**REQUIREMENT**
Return every line of the material exactly.

**DATA BLOCK**
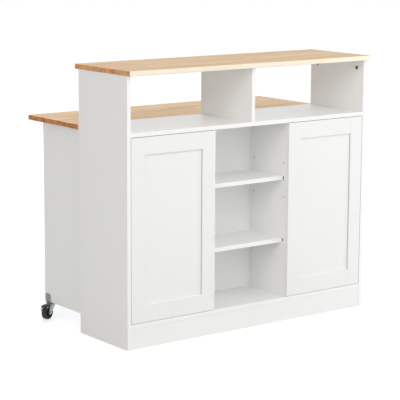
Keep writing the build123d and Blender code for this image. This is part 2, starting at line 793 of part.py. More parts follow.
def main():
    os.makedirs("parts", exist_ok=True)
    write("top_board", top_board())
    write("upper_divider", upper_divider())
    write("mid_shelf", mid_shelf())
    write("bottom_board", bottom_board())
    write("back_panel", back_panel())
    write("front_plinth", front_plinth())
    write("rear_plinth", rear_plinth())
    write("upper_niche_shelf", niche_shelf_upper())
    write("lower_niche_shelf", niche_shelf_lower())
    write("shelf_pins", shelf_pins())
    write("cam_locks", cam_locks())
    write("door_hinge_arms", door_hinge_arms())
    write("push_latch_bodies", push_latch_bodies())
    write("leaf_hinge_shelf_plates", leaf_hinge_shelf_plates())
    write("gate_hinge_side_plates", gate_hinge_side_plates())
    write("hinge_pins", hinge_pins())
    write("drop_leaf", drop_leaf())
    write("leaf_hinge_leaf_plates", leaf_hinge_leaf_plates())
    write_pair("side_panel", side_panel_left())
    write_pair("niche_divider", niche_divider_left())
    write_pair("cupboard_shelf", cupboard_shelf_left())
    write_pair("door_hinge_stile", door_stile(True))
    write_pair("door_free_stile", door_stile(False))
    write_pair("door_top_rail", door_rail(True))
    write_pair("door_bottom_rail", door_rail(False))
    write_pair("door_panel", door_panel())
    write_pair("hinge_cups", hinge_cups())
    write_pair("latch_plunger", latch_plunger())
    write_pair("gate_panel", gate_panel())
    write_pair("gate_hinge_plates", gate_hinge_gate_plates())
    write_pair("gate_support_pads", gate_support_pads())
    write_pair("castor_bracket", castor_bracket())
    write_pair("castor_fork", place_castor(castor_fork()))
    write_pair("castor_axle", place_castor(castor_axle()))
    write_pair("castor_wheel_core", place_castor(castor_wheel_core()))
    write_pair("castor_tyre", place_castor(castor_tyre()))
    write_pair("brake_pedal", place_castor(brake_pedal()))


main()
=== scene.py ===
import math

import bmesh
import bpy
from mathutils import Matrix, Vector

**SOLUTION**
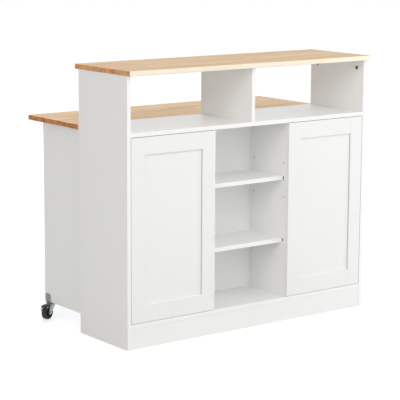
Keep writing the build123d and Blender code for this image. This is part 2, starting at line 793 of part.py. More parts follow.
def main():
    os.makedirs("parts", exist_ok=True)
    write("top_board", top_board())
    write("upper_divider", upper_divider())
    write("mid_shelf", mid_shelf())
    write("bottom_board", bottom_board())
    write("back_panel", back_panel())
    write("front_plinth", front_plinth())
    write("rear_plinth", rear_plinth())
    write("upper_niche_shelf", niche_shelf_upper())
    write("lower_niche_shelf", niche_shelf_lower())
    write("shelf_pins", shelf_pins())
    write("cam_locks", cam_locks())
    write("door_hinge_arms", door_hinge_arms())
    write("push_latch_bodies", push_latch_bodies())
    write("leaf_hinge_shelf_plates", leaf_hinge_shelf_plates())
    write("gate_hinge_side_plates", gate_hinge_side_plates())
    write("hinge_pins", hinge_pins())
    write("drop_leaf", drop_leaf())
    write("leaf_hinge_leaf_plates", leaf_hinge_leaf_plates())
    write_pair("side_panel", side_panel_left())
    write_pair("niche_divider", niche_divider_left())
    write_pair("cupboard_shelf", cupboard_shelf_left())
    write_pair("door_hinge_stile", door_stile(True))
    write_pair("door_free_stile", door_stile(False))
    write_pair("door_top_rail", door_rail(True))
    write_pair("door_bottom_rail", door_rail(False))
    write_pair("door_panel", door_panel())
    write_pair("hinge_cups", hinge_cups())
    write_pair("latch_plunger", latch_plunger())
    write_pair("gate_panel", gate_panel())
    write_pair("gate_hinge_plates", gate_hinge_gate_plates())
    write_pair("gate_support_pads", gate_support_pads())
    write_pair("castor_bracket", castor_bracket())
    write_pair("castor_fork", place_castor(castor_fork()))
    write_pair("castor_axle", place_castor(castor_axle()))
    write_pair("castor_wheel_core", place_castor(castor_wheel_core()))
    write_pair("castor_tyre", place_castor(castor_tyre()))
    write_pair("brake_pedal", place_castor(brake_pedal()))


main()
=== scene.py ===
import math

import bmesh
import bpy
from mathutils import Matrix, Vector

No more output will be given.